Do nuts grow on Christmas trees?

     Just as the dollar stores start selling Halloween candy right after the Fourth of July, so, it seems, that productions of The Nutcracker Suite start to multiply like clothes hangers in a darkened closet, right after all the little Ninja Turtles, Power Rangers, and Cinderellas have returned to their coffins after an evening of trick or treating.

     The first seems to be the Tree Fort production of The Storybook Nutcracker on the 18th at the Crossings at Siesta Key mall. Then things really start hopping in December with the Sarasota Cuban Ballet School’s students performing The Nutcracker at the Sarasota Opera House on Dec. 1. Students of the Diane Partington Studio of Classical Ballet will be there on the 9th and those of the Star Dance Academy on the 10th. Students of the Sarasota Ballet Conservatory will be holding forth at the Opera House on both Dec. 17 and 18 with their version. Finally, the Nutcracker Magical Christmas Ballet tiptoes in a few days after Christmas on December 28 for two performances at the Van Wezel. More info at Treefortproduction.com and Sarasotaopera.org and Vanwezel.org.

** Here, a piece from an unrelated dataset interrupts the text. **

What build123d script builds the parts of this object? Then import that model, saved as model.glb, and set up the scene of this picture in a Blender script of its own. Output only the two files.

     From Nov. 18 through Dec. 31, Nick Wallenda and the Circus Arts Conservatory will be presenting Brave New Wonderland, a holiday themed circus extravaganza at Benderson Park. An overlapping circus treat is Candyland running from Dec. 27 through 31. This is not Candyland: The Board Game because you certainly will not be bored by these acclaimed young circus artists performing at the Sailor Circus Arena. Info for both at Circusarts.org.

Heads up

     While the Sarasota Concert Associations music presentations will not start until January, one can get a jump start on the season with two music lectures by past president of the SCA, Joy McIntyre, at Selby Library on the mornings of Nov. 8 and 15, The first, The Lure of Power and Gold, and the second, The Case of Die Walküre – The Price of Love. Secure free reservations at SarasotaMusicArchive.org and you’re good to go.

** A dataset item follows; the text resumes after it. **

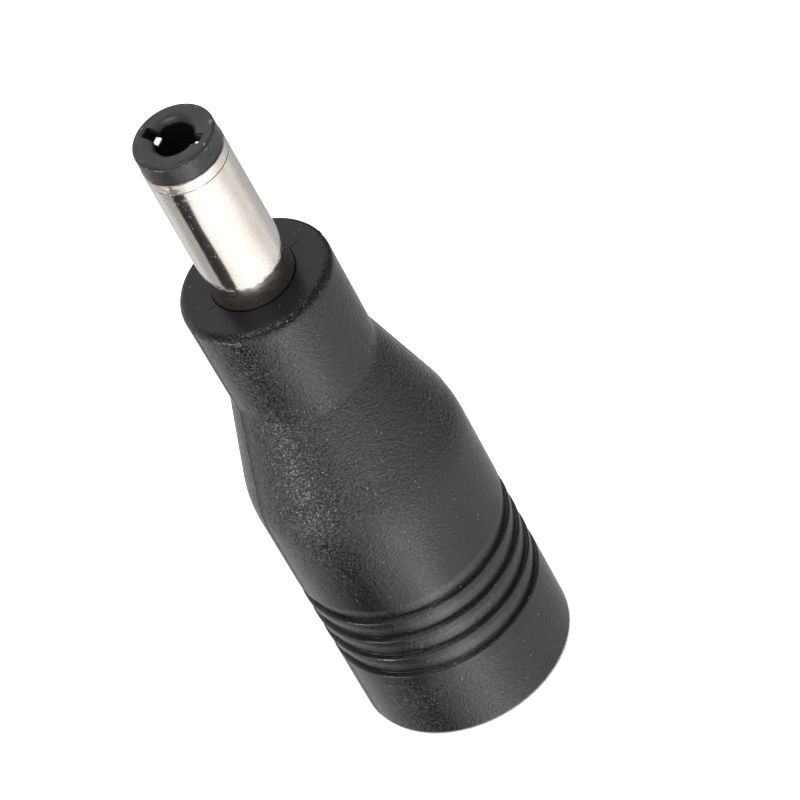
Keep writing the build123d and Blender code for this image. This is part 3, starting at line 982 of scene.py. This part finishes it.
sealed = {
    "inner_moulding": mottled("natural_polyethylene", grey(0.62, 0.04), grey(0.74, 0.06), 2.0, 0.45),
    "negative_insulation": mottled("black_insulation", grey(0.015), grey(0.03), 1.0, 0.4),
    "solder_joints": mottled("tin_solder", grey(0.55), grey(0.75), 0.5, 0.2, 1.0, 0.01),
}
sealed["barrel_terminal"] = mottled(
    "terminal_brass", (0.72, 0.52, 0.24, 1), (0.82, 0.64, 0.34, 1), 0.8, 0.25, metallic=1.0
)
sealed["rear_washer"] = mottled(
    "washer_fibre", (0.20, 0.06, 0.04, 1), (0.32, 0.12, 0.08, 1), 0.3, 0.6, depth_mm=0.01
)
sealed["positive_insulation"] = mottled(
    "red_insulation", (0.42, 0.02, 0.015, 1), (0.60, 0.04, 0.03, 1), 1.0, 0.4
)
sealed["negative_conductor"] = mottled(
    "lead_copper", (0.75, 0.36, 0.22, 1), (0.88, 0.52, 0.36, 1), 0.5, 0.25, 1.0, 0.004, (1, 1, 0.2)
)
sealed["positive_conductor"] = sealed["negative_conductor"]
for node, finish in sealed.items():
    wear(finish, frame["nodes"][node])
print("finishes on", len(sealed), "sealed solids")

# %% [markdown]
# ## Camera
# The camera looks down on the standing plug at the photograph's angle and is rolled, so that the plug
# leans in the picture. A long lens keeps the sides nearly parallel, as they are there.

# %% Camera at the photograph's view
camera_azimuth = radians(-12.0)
camera_elevation = radians(42.93)
camera_roll = radians(-29.75)
camera_distance = 1000.0
axis_right = 4.20
axis_down = 15.44
focal_length = 722.5
back = Vector(
    (
        sin(camera_azimuth) * cos(camera_elevation),
        -cos(camera_azimuth) * cos(camera_elevation),
        sin(camera_elevation),
    )
)
level = Vector((cos(camera_azimuth), sin(camera_azimuth), 0))
upward = back.cross(level)
right = cos(camera_roll) * level + sin(camera_roll) * upward
top = cos(camera_roll) * upward - sin(camera_roll) * level
turn = Matrix((right, top, back)).transposed()
camera_data = bpy.data.cameras.new("camera")
camera_data.lens = focal_length
camera_data.sensor_width = 36.0
camera_data.clip_start = 0.05
camera = linked("camera", camera_data)
from_origin = turn @ Vector((axis_right, -axis_down, -camera_distance)) * -MM
camera.matrix_world = Matrix.Translation(from_origin) @ turn.to_4x4()
bpy.context.scene.camera = camera
print("camera at", [round(v, 3) for v in camera.location])

# %% [markdown]
# ## Floor and light
# A pale floor carries the adapter. Black plastic and bright metal show little but what they reflect,
# so the surround is painted as a studio is hung with cards: each panel covers a range of directions,
# with soft edges. A dark one low on the left draws the dark stripe down the sleeve and the rear, and a
# bright one just above it puts the grainy highlight on the flare, whose wall leans towards it. Two
# more, high on the left, light the blends of the nose and the tip.
# Reflections look past the floor into this surround, which keeps them the same on every height.


# %% Floor
paper = Finish("pale_paper")
paper_tone = paper.mixed(paper.noise(60.0, 2.0), grey(0.84), grey(0.87))
floor_half_width = 1500.0
floor_corners = np.array([[-1, -1, 0], [1, -1, 0], [1, 1, 0], [-1, 1, 0]]) * floor_half_width
floor = linked("floor", mesh_of("floor", floor_corners, np.arange(4)))
wear(paper.shade(Base_Color=paper_tone, Roughness=0.9), floor)
floor.visible_glossy = False
print("floor", 2 * floor_half_width, "mm wide")

# %% Surround
world = bpy.data.worlds.new("surround")
bpy.context.scene.world = world
sky = Tree(world, "Generated")


def towards(*direction):
    """How far the looked-at direction points along another one."""
    return sky.add("ShaderNodeVectorMath", {"operation": "DOT_PRODUCT"}, (sky.place, direction), "Value")


ahead = towards(sin(camera_azimuth), -cos(camera_azimuth), 0)
sideways = towards(cos(camera_azimuth), sin(camera_azimuth), 0)
azimuth = sideways.math("ARCTAN2", sideways, ahead) * (180 / pi)
elevation = towards(0, 0, 1).math("ARCSINE", towards(0, 0, 1)) * (180 / pi)

# Each near() of an angle takes a middle, a half width and a softness, in degrees.
below = 1 - elevation.above(2, 14)
deep = 1 - elevation.above(-33, -25)
nadir = 1 - elevation.above(-70, -58)
low = below - deep
front = (0.5 * near(azimuth, 0, 25, 50) + 1.5 * near(azimuth, -3, 5, 17)) * (1 - 0.35 * nadir)
glow = 0.05 + below * (0.25 + front)
glow = glow + deep * (0.46 - 0.32 * near(azimuth, -90, 15, 35) - 0.26 * near(azimuth, 130, 12, 30))
glow = glow + nadir * 0.65 * near(azimuth, -10, 60, 60)
glow = glow + low * (0.45 * near(azimuth, 5, 60, 30) + 0.35 * near(azimuth, -125, 25, 25))
glow = glow - low * 0.28 * (near(azimuth, 140, 40, 35) + near(azimuth, -180, 0, 25))
glow = glow - deep * 0.14 * (near(azimuth, 180, 25, 20) + near(azimuth, -180, 25, 20))
glow = glow + low * 0.2 * near(azimuth, 60, 35, 25)
bright_card = near(azimuth, -73, 8, 2) * near(elevation, -16, 7, 2)
dark_card = near(azimuth, -69, 16, 4) * near(elevation, -50, 16, 5)
back_wall = near(ahead, -0.75, 0.2, 0.3) * elevation.above(-5, 15)
blend_card = near(azimuth, -35, 30, 10) * near(elevation, 68, 6, 4)
face_card = near(azimuth, -35, 20, 25) * near(elevation, 38, 20, 12)
glow = (glow + 10.5 * bright_card) * (1 - 0.92 * dark_card)
glow = glow + 0.6 * back_wall + 4.5 * blend_card + 0.25 * face_card
background = sky.add("ShaderNodeBackground", {}, {"Color": (1.01, 0.99, 1.03, 1.0), "Strength": glow})
sky.add("ShaderNodeOutputWorld", {}, {"Surface": background})
print("surround has", len(sky.tree.nodes), "nodes")


# %% Lamps
def softbox(name, azimuth, elevation, distance, side, power):
    """A square lamp that faces the adapter's middle, turned from the camera's side and raised by angles."""
    lamp = bpy.data.lights.new(name, "AREA")
    lamp.size = side * MM
    lamp.energy = power
    made = linked(name, lamp)
    turn_angle = radians(azimuth) + camera_azimuth - pi / 2
    up_angle = radians(elevation)
    aim = Vector((cos(turn_angle) * cos(up_angle), sin(turn_angle) * cos(up_angle), sin(up_angle)))
    middle = Vector((0, 0, tip_height / 2 * MM))
    made.location = middle + aim * distance * MM
    made.rotation_mode = "QUATERNION"
    made.rotation_quaternion = aim.to_track_quat("Z", "Y")
    made.visible_glossy = False


softbox("key_left", azimuth=-60, elevation=50, distance=420, side=500, power=3.4)
softbox("fill_right", azimuth=60, elevation=55, distance=450, side=500, power=3.0)
softbox("fill_back", azimuth=180, elevation=60, distance=450, side=500, power=2.0)
bpy.context.scene.view_settings.view_transform = "Standard"
print("lamps:", len(bpy.data.lights))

     No plans for the late afternoon of the 15th? How about listening in on a chamber concert at the Sarasota Art Museum when the Tobias Quartet performs Beethoven’s String Quartet No. 2 in G Major and Ravel’s String Quartet in F Major. The players are all alumni of the Perlman Music Program, all studied together at Juilliard and then appeared at various music festivals – and now, for you, here in Sarasota. Info at Perlmanmusicprogramsuncoast.org for this concert and for the Perlman Music Festival here in January.

They’re baaaack!

     Who’s back? All the people who love to stroll, in the cool of a fall evening, up one side of Palm Avenue and down the other. And why not? Artists did not stop painting, drawing, molding, sketching, or casting during the past two COVID-19-inflicted years, so there should be lots of good work to see. 

     Sarasota’s First Friday Art Walk has actually been going on all year but this is the first time that the walk will be as cool as the art.

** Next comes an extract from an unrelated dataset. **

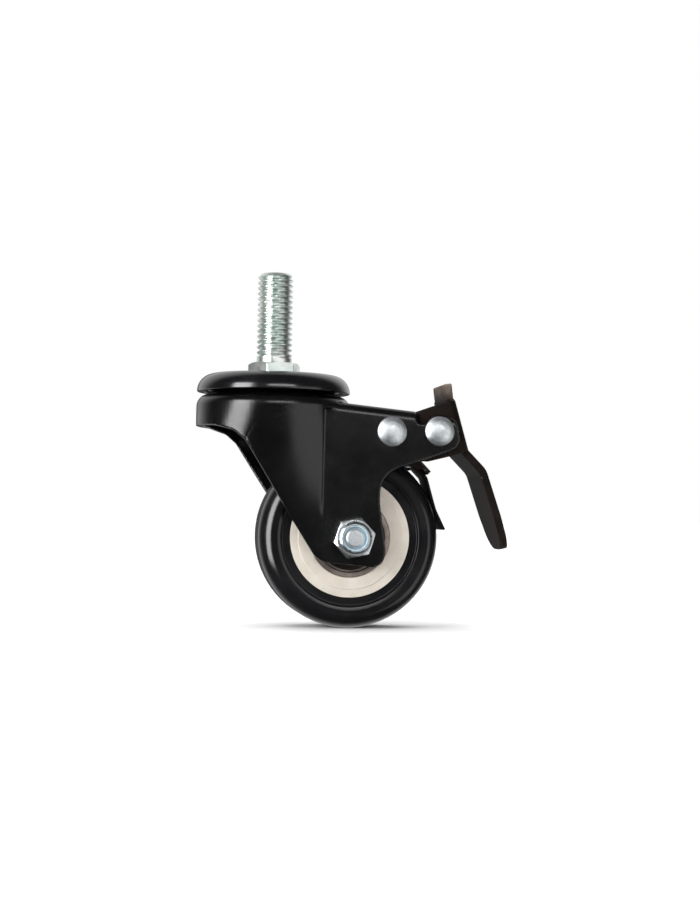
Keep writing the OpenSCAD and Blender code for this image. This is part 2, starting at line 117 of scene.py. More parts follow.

     Nov. 3, being the first Friday of this month, continues the year’s favorite fall/winter exercise. Festivities are from 6 to 9 p.m. and include not just the art in the galleries, which are staying open just for you, but the occasional guitar or string quartet that you meet along the way. Some of the galleries entice you with a glass of wine so that you will linger a bit longer. Lingering helps one to focus, which adds to the pleasure, and pleasure is what this evening is all about. 

     It’s also fun to visit old and new friends. The old friends are those that you’ve not seen in ever so long. And the new friends might be a gallery or two that you’ve not visited. One such gallery is an old friend from the Rosemary District that has moved to Palm Avenue just in time for this month’s walk. The MARA Art Gallery is having its opening with old and new artists. One whose work you might have seen is Javier Suárez who last exhibited at the Art Ovation Hotel last year. A new one, for some, would be Pamela Olin who works with steel, glass, paint and other materials.

     And don’t forget your favorites like Jorge Blanco at the Ford Galleries on Pineapple. Also, The State of the Arts on State Street, or others on Main. Stand at the right spot and everywhere you look, it’s art. And why not, it’s Sarasota.